Internal and external corners

At an internal corner, run one panel into the corner and butt the next against its face, or scribe and mitre the meeting slats for a neater line. At an external corner, the panel edge and felt are exposed, so a mitred slat or a matching corner trim gives a clean finish and protects the edge. Plan corners before you start cutting, because they set out where full and part panels fall along each wall.

Follow the supplied installation detail

Batten sizes, fixing centres, the recommended air gap and corner treatments vary by product, so the reliable route is to build to the installation detail supplied with the specific panel rather than a generic method. That build-up is also the one the acoustic figure was measured against, so following it protects both the finished look and the absorption performance you were quoted.

Frequently asked questions

Do acoustic slat panels need battens, or can I fix them straight to the wall?

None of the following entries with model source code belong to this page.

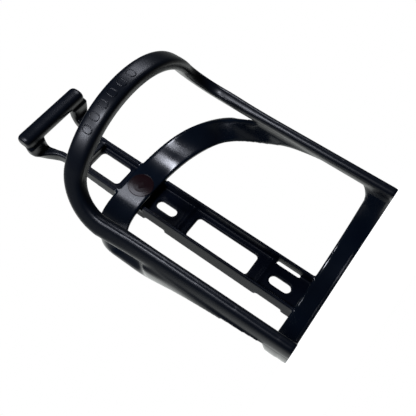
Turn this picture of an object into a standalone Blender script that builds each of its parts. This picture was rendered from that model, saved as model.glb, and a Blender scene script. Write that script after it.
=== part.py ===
"""Bicycle water bottle cage: a one-shot resin moulding, modelled as the members that make it up.

Lengths are in millimetres and are scaled to metres when a mesh is written. The members are drawn about
the bottle: its axis is x = y = 0, the cage's lower edge is z = 0, -Y is the front, where the hoop is, and
+Y is the side that is bolted to the bicycle. The empty cage_frame then sets the row's origin midway
between the two bolt slots, on the plane of the plates' rear faces.
"""

import math

import bmesh
import bpy
from mathutils import Vector

MM = 0.001
GAP = 0.3  # clearance between neighbouring members

# Bottle side
BOTTLE_R = 37.0  # inner radius of the base strap and the side arms
BAND_R = 37.5  # inner radius of the band round the back
SHEET = 2.6  # thickness of the band behind the bottle
WEB_SHEET = 5.4  # thickness where the band has become the web of a side arm

# Bolt slots and the channel between them
SLOT_SPACING = 64.0
LOWER_SLOT_Z = 20.3
UPPER_SLOT_Z = LOWER_SLOT_Z + SLOT_SPACING
SLOT_WIDTH = 5.3
SLOT_LENGTH = 11.6
PLATE_FRONT_Y = 43.8
PLATE_REAR_Y = 46.0
RAIL_X = 9.3  # outer half width of the channel at its front edge
RAIL_DRAFT = 0.11  # how fast the rails spread towards the back
RAIL_WALL = 1.4
RAIL_FRONT_Y = 35.9
RAIL_REAR_Y = 44.85
NOTCH_Y = 43.4  # rear edge of the rails beside each slot
INNER_X = 8.3  # half width of what fits between the rails
RELIEF_X = 7.6  # a narrow slit runs beside each rail from here out
RELIEF_Z = (-5.6, 7.1)  # its ends, counted from the bolt slot's centre
WINDOW_Z = (35.6, 68.4)
WINDOW_HALF = 5.0

# Base strap
STRAP_HEIGHT = 9.0
STRAP_WALL = 2.2
LEDGE_REACH = 2.4
LEDGE_HEIGHT = 1.3
LEDGE_HALF_ANGLE = math.radians(42)

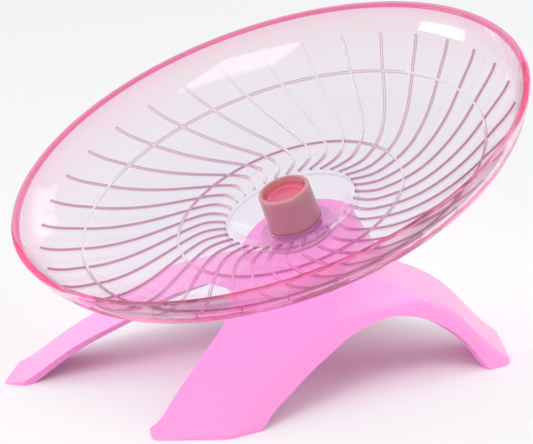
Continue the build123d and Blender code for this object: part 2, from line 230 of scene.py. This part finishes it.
# %% Deeper colours on ribs and rim
painted_colors = {"rib_dye": (0.5, 0.2, 0.32), "rim_dye": (0.78, 0.05, 0.2)}
deep = tint.outputs["Color"]
for paint, color in painted_colors.items():
    painted = dish_nodes.new("ShaderNodeAttribute")
    painted.attribute_name = paint
    deeper = dish_nodes.new("ShaderNodeMix")
    deeper.data_type = "RGBA"
    deeper.inputs["B"].default_value = (*color, 1)
    dish_links.new(deep, deeper.inputs["A"])
    dish_links.new(painted.outputs["Fac"], deeper.inputs["Factor"])
    deep = deeper.outputs["Result"]
dish_links.new(deep, dish_nodes["Principled BSDF"].inputs["Base Color"])

# %% [markdown]
# Light from the lamps has to reach the stand and the floor through the dish. The renderer doesn't follow
# lamp light through a clear body, so the shadow would be much too dark. Rays towards a lamp meet a tinted
# film instead.

# %% Light through the dish
film_tint = (0.93, 0.84, 0.9)
film = dish_nodes.new("ShaderNodeBsdfTransparent")
film.inputs["Color"].default_value = (*film_tint, 1)
light_path = dish_nodes.new("ShaderNodeLightPath")
passing = dish_nodes.new("ShaderNodeMixShader")
dish_links.new(light_path.outputs["Is Shadow Ray"], passing.inputs["Fac"])
dish_links.new(dish_nodes["Principled BSDF"].outputs["BSDF"], passing.inputs[1])
dish_links.new(film.outputs["BSDF"], passing.inputs[2])
dish_links.new(passing.outputs["Shader"], dish_nodes["Material Output"].inputs["Surface"])

# %% [markdown]
# The stand is opaque and glossy. Its dye is a cool bubblegum pink, a touch deeper in patches, and a thin
# clear coat gives it the wet shine of a polished mould.

# %% Stand plastic
stand_pink = (1.0, 0.34, 0.73)
deeper_pink = (1.0, 0.31, 0.70)
scatter_reach = (4 * MM, 2 * MM, 3 * MM)
stand_plastic = finish_of("stand_plastic", stand_pink, 0.28, 14 * MM, 0.03 * MM,
                          Coat_Weight=0.15, Coat_Roughness=0.08, Subsurface_Weight=0.15)
stand_shader = stand_plastic.node_tree.nodes["Principled BSDF"]
stand_shader.inputs["Subsurface Radius"].default_value = scatter_reach
vary_color(stand_plastic, stand_pink, deeper_pink, 40 * MM)

# %% [markdown]
# The hub's tube is a translucent dusky pink that turns to the stand's pink in the flange below the dish,
# and the cap in its top is a deeper red. Inside the hub are steel and nylon pieces that show only when the
# hub is taken apart. Each still has its own finish.

# %% Hub and inner finishes
housing_plastic = finish_of("housing_plastic", (0.72, 0.33, 0.40), 0.25, 6 * MM, 0.02 * MM,
                            Transmission_Weight=0.15, Subsurface_Weight=0.2)
flange_pink = (1.0, 0.36, 0.72)
tube_pink = (0.66, 0.27, 0.33)
flange_height = -34 * MM
tube_height = -31 * MM
flange_colors = housing_plastic.node_tree.nodes.new("ShaderNodeMix")
flange_colors.data_type = "RGBA"
flange_colors.inputs["A"].default_value = (*flange_pink, 1)
flange_colors.inputs["B"].default_value = (*tube_pink, 1)
housing_links = housing_plastic.node_tree.links
housing_links.new(axis_share(housing_plastic, flange_height, tube_height), flange_colors.inputs["Factor"])
housing_links.new(flange_colors.outputs["Result"],
                  housing_plastic.node_tree.nodes["Principled BSDF"].inputs["Base Color"])
cap_plastic = finish_of("cap_plastic", (0.72, 0.10, 0.20), 0.3, 4 * MM, 0.02 * MM, Coat_Weight=0.2)
steel = {"Metallic": 1.0}
finishes = {
    "dish_plastic": dish_plastic,
    "stand_plastic": stand_plastic,
    "housing_plastic": housing_plastic,
    "cap_plastic": cap_plastic,
    "spindle_steel": finish_of("spindle_steel", (0.56, 0.56, 0.58), 0.25, 0.3 * MM, 0.002 * MM, **steel),
    "washer_nylon": finish_of("washer_nylon", (0.85, 0.84, 0.78), 0.5, 1.0 * MM, 0.01 * MM),
    "washer_steel": finish_of("washer_steel", (0.6, 0.61, 0.64), 0.35, 0.6 * MM, 0.004 * MM, **steel),
    "screw_steel": finish_of("screw_steel", (0.7, 0.7, 0.72), 0.15, 0.8 * MM, 0.002 * MM, **steel),
    "spacer_steel": finish_of("spacer_steel", (0.5, 0.5, 0.52), 0.4, 0.2 * MM, 0.003 * MM, **steel),
    "clip_steel": finish_of("clip_steel", (0.06, 0.06, 0.07), 0.45, 0.4 * MM, 0.004 * MM, **steel),
    "race_steel": finish_of("race_steel", (0.6, 0.6, 0.62), 0.2, 0.3 * MM, 0.002 * MM, **steel),
    "ball_steel": finish_of("ball_steel", (0.75, 0.75, 0.77), 0.05, 0.5 * MM, 0.0005 * MM, **steel),
    "cage_nylon": finish_of("cage_nylon", (0.8, 0.76, 0.62), 0.45, 0.8 * MM, 0.006 * MM),
    "shield_steel": finish_of("shield_steel", (0.6, 0.6, 0.62), 0.3, 0.5 * MM, 0.003 * MM, **steel),
}
for part in frame["record"]["subparts"]:
    node = frame["nodes"][part["node"]]
    node.data.materials.clear()
    node.data.materials.append(finishes[part["material_slot"]])
print("finishes:", len(finishes))

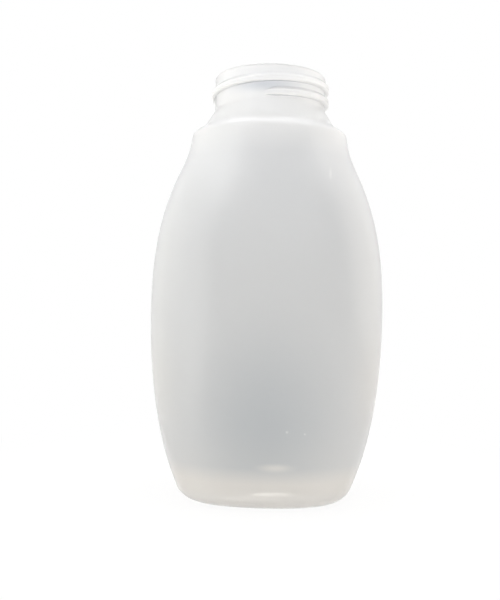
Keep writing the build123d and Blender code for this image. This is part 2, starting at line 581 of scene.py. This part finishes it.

Both work. Direct-fixing is quick and keeps the panel tight to the wall; battens let you level an uneven wall and hide cables, but they add an air gap behind the panel. That air gap changes low-frequency absorption, so choose the mounting the panel was tested at — otherwise the published figure may not apply to your build-up.

Do slat panels on a wall soundproof the room?

No. Acoustic slat panels absorb sound within the room to reduce echo and reverberation; they do not block sound passing through the wall. Stopping noise travelling between rooms depends on the mass and construction of the wall, governed by different standards, not on absorptive panelling.

Can I glue acoustic slat panels instead of screwing them?

Adhesive is best treated as a supplement, not the main fixing. A panel's weight, plus timber's movement with temperature and humidity, can defeat adhesive over time, and glued panels are hard to remove or adjust. Use mechanical fixings into solid backing, following the product's installation sheet.

Does cutting a panel reduce its acoustic performance?

Slightly. Cutting to length or trimming around sockets removes some slatted, felt-backed surface, so the absorptive area drops a little. One or two cuts are negligible; across a wall full of openings it adds up, so allow for it when planning the panel area you need.